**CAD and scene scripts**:
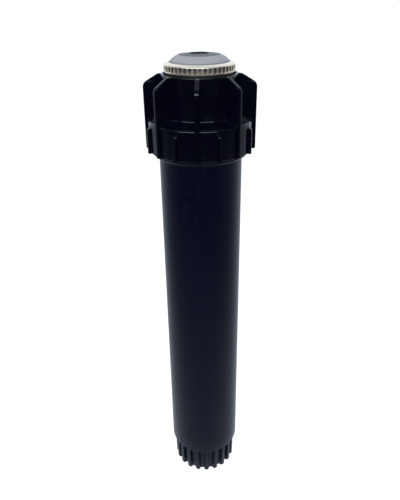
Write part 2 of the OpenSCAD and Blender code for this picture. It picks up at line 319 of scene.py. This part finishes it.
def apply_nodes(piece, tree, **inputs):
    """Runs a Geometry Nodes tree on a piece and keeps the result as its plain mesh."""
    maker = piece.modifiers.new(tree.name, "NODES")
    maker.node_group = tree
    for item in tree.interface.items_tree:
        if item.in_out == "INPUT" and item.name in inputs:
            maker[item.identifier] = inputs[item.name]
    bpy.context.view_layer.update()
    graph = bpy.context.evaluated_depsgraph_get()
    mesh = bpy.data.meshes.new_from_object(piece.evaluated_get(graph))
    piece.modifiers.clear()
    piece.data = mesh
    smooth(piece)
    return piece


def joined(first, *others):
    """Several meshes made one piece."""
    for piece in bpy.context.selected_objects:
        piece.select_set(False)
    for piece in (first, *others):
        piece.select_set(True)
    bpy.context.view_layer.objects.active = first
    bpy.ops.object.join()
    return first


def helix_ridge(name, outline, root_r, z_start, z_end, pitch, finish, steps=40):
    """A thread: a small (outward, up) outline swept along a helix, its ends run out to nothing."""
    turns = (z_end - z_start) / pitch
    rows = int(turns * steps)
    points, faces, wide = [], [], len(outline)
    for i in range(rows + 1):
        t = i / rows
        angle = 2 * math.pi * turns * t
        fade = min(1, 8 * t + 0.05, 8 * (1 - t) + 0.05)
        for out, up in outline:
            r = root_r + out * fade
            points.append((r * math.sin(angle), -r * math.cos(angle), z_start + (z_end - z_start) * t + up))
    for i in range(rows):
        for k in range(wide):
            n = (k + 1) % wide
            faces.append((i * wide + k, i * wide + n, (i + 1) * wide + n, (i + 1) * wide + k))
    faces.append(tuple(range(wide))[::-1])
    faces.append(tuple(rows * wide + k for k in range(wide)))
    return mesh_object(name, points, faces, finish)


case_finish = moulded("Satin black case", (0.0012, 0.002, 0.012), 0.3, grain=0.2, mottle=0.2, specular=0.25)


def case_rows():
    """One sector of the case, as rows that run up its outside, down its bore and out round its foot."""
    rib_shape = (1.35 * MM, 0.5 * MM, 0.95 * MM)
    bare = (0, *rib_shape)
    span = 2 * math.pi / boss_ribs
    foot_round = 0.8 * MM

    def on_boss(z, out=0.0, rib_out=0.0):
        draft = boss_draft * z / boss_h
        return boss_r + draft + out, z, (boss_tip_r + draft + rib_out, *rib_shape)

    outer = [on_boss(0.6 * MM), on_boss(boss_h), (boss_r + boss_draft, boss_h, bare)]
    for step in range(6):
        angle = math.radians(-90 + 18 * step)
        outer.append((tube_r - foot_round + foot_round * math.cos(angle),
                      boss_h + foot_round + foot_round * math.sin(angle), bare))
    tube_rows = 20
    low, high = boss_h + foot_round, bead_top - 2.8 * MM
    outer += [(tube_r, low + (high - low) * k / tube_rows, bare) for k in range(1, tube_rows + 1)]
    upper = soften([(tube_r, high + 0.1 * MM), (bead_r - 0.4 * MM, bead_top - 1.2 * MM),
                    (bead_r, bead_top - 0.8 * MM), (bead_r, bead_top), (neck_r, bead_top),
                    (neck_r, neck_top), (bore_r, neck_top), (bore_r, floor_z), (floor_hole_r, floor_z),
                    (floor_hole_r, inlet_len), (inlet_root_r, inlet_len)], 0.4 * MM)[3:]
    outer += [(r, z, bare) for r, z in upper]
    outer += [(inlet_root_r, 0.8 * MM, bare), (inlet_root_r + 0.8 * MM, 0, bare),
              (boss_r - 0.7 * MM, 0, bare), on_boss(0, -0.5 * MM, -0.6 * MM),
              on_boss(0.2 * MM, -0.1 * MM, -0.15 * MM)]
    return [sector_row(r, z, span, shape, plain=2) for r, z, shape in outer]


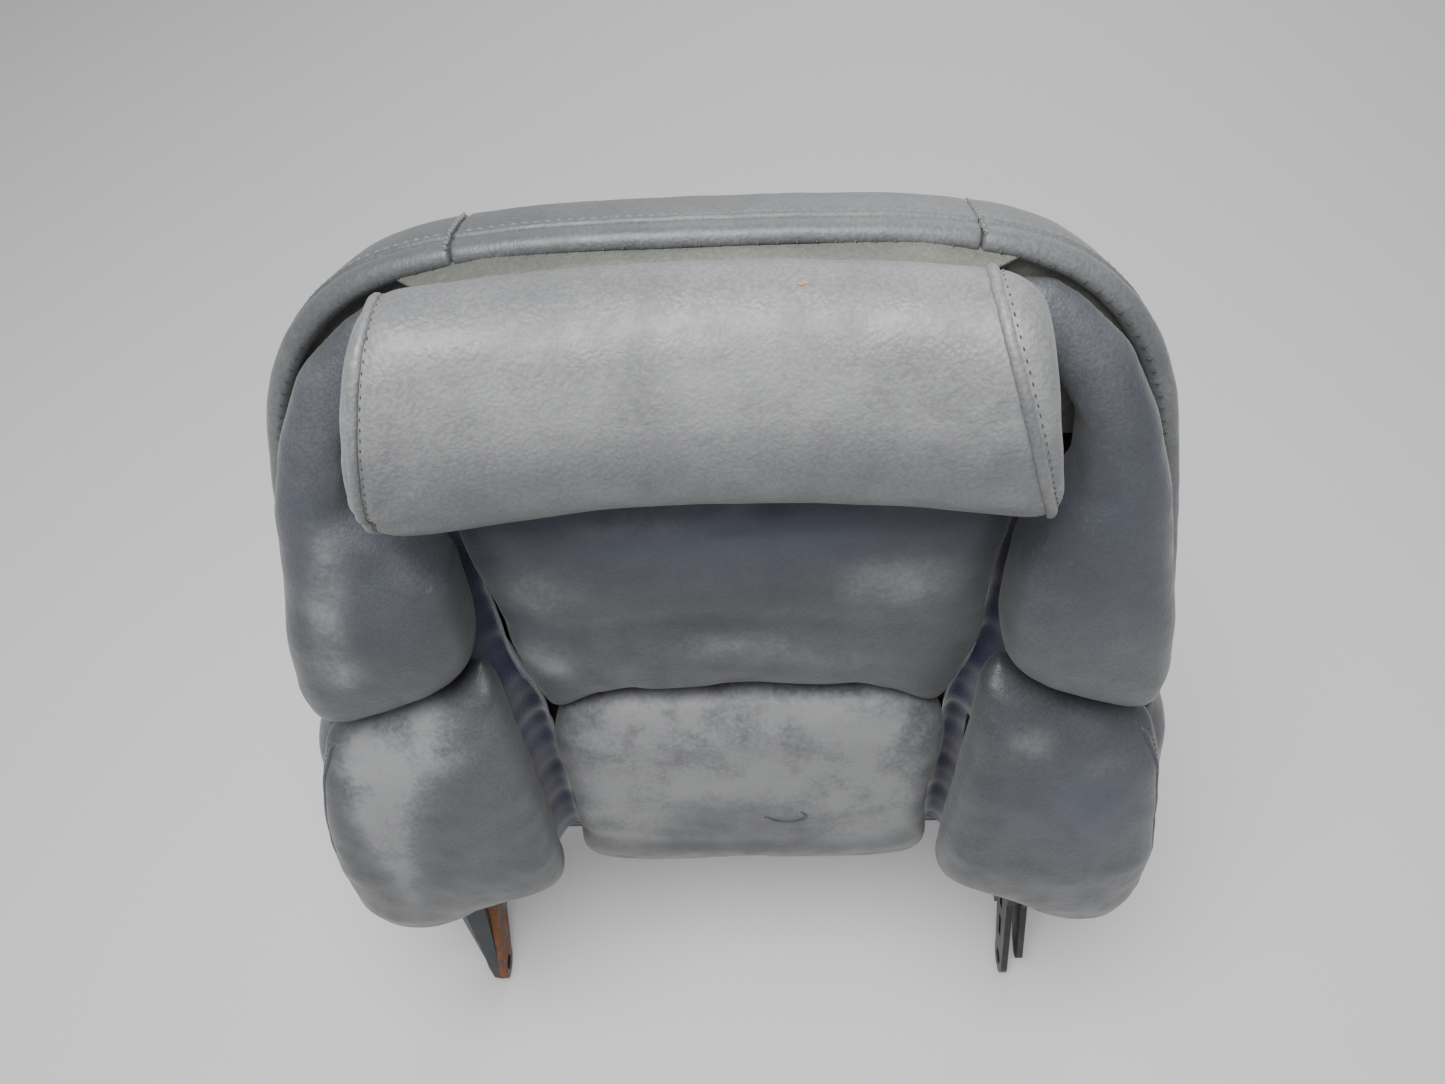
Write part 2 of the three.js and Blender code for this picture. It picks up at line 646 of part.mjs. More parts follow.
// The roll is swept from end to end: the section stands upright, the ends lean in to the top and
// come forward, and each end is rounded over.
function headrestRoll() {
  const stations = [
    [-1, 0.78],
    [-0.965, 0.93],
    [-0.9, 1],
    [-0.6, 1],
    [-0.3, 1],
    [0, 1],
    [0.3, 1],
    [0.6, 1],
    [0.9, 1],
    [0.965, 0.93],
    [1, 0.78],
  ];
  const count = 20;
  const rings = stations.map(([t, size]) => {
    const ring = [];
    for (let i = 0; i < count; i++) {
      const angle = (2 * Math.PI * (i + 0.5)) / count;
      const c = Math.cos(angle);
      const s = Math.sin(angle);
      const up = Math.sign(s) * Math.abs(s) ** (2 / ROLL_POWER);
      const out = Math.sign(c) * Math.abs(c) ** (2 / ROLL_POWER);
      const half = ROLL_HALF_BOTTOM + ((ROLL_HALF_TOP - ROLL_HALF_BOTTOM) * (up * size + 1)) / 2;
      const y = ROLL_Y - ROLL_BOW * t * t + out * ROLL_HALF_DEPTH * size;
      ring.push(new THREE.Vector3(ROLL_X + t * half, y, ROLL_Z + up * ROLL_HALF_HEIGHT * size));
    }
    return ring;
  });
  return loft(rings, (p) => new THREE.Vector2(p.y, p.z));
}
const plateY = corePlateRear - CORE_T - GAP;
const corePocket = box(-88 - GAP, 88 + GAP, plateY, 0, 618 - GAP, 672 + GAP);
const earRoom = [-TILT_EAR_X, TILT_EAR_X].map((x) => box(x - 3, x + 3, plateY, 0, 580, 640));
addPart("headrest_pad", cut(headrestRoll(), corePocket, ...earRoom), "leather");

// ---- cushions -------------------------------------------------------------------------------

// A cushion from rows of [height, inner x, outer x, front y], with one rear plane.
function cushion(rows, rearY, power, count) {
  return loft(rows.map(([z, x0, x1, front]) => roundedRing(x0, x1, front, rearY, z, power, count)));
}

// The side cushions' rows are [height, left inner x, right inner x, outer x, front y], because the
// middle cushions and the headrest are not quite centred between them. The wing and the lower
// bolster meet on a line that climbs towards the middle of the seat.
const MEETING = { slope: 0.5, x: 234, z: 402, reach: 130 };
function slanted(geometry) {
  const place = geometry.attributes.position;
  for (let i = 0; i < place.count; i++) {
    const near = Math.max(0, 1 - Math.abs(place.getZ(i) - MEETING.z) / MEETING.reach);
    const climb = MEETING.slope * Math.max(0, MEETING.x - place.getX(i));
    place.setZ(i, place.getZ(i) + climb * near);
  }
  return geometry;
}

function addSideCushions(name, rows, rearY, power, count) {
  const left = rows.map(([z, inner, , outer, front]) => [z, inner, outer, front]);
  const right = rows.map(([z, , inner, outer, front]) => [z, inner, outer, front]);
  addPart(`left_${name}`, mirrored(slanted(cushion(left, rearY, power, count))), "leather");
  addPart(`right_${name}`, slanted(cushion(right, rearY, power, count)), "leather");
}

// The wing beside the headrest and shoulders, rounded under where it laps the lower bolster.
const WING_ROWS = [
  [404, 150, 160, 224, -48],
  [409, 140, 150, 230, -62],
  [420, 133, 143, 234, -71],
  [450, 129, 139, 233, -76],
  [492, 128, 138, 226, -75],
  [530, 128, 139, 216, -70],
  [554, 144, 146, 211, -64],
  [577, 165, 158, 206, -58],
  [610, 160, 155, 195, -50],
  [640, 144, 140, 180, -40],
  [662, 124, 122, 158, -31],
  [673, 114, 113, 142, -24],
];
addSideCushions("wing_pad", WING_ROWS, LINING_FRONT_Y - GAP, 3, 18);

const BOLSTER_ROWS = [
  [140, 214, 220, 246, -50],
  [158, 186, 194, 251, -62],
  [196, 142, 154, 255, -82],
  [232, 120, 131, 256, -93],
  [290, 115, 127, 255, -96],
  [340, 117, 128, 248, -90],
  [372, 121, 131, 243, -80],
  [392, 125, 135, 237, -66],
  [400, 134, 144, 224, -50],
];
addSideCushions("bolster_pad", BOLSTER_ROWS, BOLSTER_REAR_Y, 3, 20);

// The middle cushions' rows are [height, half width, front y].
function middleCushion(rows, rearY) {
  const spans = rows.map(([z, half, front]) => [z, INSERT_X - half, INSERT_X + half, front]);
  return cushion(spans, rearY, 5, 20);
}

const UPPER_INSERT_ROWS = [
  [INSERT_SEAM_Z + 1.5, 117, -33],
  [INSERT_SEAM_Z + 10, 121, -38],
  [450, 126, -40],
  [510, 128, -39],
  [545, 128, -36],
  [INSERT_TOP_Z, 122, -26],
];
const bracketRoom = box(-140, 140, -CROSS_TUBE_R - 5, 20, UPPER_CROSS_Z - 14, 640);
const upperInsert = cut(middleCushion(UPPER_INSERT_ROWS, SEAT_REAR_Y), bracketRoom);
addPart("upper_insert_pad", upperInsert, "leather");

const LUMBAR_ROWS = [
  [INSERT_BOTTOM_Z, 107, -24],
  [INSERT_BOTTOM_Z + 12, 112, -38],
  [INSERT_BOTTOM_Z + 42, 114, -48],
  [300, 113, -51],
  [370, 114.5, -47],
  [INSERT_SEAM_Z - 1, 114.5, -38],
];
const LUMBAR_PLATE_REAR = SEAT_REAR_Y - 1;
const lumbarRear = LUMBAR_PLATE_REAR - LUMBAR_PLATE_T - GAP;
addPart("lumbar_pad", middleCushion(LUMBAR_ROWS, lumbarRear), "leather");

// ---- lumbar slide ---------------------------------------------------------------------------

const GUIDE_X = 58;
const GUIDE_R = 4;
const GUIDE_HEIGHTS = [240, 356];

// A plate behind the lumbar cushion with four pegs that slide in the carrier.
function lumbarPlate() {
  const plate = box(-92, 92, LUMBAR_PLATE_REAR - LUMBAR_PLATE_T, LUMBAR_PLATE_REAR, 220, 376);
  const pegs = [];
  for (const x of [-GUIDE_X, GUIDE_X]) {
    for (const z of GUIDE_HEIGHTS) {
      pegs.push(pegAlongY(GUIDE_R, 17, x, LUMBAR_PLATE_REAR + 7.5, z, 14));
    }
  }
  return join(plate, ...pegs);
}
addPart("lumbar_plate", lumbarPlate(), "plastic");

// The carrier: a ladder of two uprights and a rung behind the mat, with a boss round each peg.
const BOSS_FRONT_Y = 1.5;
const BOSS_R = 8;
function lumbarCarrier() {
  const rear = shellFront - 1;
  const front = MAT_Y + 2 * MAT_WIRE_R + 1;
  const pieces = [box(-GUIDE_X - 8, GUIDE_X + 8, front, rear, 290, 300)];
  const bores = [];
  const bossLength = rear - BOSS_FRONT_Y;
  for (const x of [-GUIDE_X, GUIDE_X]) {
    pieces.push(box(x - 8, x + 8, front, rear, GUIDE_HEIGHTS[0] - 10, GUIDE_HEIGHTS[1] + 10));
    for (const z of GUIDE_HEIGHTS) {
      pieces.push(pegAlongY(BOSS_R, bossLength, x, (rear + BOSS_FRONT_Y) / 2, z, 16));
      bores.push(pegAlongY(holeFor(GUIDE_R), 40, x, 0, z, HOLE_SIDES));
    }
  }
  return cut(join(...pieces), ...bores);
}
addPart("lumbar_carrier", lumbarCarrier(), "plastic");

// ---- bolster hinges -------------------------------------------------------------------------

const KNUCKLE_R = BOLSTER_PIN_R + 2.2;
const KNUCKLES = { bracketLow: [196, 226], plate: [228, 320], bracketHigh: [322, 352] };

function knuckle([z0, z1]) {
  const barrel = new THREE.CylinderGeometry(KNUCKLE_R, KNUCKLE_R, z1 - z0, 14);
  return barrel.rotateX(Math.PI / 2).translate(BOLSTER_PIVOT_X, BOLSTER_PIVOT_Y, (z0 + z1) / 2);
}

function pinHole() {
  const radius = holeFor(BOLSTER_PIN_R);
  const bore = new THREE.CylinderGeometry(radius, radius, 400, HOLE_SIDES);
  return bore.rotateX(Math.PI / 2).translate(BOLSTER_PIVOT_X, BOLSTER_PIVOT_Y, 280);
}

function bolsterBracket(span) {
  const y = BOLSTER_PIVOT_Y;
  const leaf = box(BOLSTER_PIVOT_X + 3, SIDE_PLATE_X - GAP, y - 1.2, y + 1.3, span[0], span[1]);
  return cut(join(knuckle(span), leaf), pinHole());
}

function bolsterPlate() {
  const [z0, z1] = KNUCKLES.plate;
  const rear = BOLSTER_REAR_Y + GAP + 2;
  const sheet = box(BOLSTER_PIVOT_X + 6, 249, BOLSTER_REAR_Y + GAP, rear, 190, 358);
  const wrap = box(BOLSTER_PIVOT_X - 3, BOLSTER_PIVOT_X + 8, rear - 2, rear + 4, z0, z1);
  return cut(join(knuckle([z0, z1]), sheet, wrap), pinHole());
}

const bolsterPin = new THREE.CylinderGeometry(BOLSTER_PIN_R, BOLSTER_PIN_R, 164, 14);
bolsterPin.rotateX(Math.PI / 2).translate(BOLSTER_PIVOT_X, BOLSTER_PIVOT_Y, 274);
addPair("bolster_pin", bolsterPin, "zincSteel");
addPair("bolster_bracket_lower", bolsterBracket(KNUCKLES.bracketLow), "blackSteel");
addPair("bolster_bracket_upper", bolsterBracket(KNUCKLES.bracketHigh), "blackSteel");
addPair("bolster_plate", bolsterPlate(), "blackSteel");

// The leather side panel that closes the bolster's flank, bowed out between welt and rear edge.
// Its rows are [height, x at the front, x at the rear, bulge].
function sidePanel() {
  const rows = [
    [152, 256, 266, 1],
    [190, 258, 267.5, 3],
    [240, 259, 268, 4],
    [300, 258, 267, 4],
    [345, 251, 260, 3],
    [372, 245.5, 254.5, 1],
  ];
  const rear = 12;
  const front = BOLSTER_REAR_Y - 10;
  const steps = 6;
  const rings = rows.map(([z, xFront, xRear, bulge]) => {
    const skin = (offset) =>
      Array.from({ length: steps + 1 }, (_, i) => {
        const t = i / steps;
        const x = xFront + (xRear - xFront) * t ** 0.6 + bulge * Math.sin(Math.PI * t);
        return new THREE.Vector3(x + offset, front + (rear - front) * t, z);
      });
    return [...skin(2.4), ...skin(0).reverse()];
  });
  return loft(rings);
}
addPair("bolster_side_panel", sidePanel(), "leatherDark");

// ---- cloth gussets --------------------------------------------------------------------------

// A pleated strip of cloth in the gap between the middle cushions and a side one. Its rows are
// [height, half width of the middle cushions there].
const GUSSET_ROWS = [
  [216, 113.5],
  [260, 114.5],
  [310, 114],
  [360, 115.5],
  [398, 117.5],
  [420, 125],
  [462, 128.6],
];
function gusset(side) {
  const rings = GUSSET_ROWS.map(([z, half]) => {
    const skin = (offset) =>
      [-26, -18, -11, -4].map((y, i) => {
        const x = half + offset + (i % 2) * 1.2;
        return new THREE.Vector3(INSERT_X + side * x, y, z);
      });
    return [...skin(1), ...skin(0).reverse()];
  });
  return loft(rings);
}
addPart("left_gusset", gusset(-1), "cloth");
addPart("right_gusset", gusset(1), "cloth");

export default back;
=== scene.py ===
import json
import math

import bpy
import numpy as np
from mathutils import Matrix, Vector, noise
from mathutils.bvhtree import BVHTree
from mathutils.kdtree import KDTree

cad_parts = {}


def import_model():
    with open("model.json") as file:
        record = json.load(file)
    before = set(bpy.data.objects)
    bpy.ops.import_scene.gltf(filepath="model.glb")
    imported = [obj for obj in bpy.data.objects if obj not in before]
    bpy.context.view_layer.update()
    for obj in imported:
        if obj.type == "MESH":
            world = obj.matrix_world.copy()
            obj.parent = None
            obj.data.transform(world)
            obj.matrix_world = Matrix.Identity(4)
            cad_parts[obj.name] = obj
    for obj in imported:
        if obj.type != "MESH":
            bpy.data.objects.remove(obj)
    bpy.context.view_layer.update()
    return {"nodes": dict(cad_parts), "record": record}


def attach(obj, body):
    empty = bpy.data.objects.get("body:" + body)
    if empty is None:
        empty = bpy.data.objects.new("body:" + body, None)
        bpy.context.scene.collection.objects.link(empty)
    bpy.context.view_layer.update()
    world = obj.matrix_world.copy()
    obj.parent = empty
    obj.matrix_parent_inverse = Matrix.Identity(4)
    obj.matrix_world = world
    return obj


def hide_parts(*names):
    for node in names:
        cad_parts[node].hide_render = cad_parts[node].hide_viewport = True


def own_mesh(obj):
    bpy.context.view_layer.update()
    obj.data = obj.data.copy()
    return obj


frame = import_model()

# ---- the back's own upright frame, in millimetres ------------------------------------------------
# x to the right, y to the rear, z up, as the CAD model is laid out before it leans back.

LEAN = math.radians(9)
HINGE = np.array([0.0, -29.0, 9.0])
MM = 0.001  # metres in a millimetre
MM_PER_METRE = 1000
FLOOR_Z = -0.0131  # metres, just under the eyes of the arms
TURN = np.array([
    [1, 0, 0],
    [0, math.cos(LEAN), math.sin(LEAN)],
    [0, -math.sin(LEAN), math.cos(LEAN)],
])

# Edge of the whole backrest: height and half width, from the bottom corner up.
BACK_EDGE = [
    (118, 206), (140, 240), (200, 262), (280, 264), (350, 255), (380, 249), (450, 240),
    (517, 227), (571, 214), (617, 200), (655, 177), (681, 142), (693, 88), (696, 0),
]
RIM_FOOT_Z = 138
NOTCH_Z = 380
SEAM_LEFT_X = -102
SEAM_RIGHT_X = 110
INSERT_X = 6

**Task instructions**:
The lines to extract from the data above begin with the line containing "one. Its rows are" and end with the line containing "obj.parent = None". Extract them exactly, including both.

**Full solution**:
// A pleated strip of cloth in the gap between the middle cushions and a side one. Its rows are
// [height, half width of the middle cushions there].
const GUSSET_ROWS = [
  [216, 113.5],
  [260, 114.5],
  [310, 114],
  [360, 115.5],
  [398, 117.5],
  [420, 125],
  [462, 128.6],
];
function gusset(side) {
  const rings = GUSSET_ROWS.map(([z, half]) => {
    const skin = (offset) =>
      [-26, -18, -11, -4].map((y, i) => {
        const x = half + offset + (i % 2) * 1.2;
        return new THREE.Vector3(INSERT_X + side * x, y, z);
      });
    return [...skin(1), ...skin(0).reverse()];
  });
  return loft(rings);
}
addPart("left_gusset", gusset(-1), "cloth");
addPart("right_gusset", gusset(1), "cloth");

export default back;
=== scene.py ===
import json
import math

import bpy
import numpy as np
from mathutils import Matrix, Vector, noise
from mathutils.bvhtree import BVHTree
from mathutils.kdtree import KDTree

cad_parts = {}


def import_model():
    with open("model.json") as file:
        record = json.load(file)
    before = set(bpy.data.objects)
    bpy.ops.import_scene.gltf(filepath="model.glb")
    imported = [obj for obj in bpy.data.objects if obj not in before]
    bpy.context.view_layer.update()
    for obj in imported:
        if obj.type == "MESH":
            world = obj.matrix_world.copy()
            obj.parent = None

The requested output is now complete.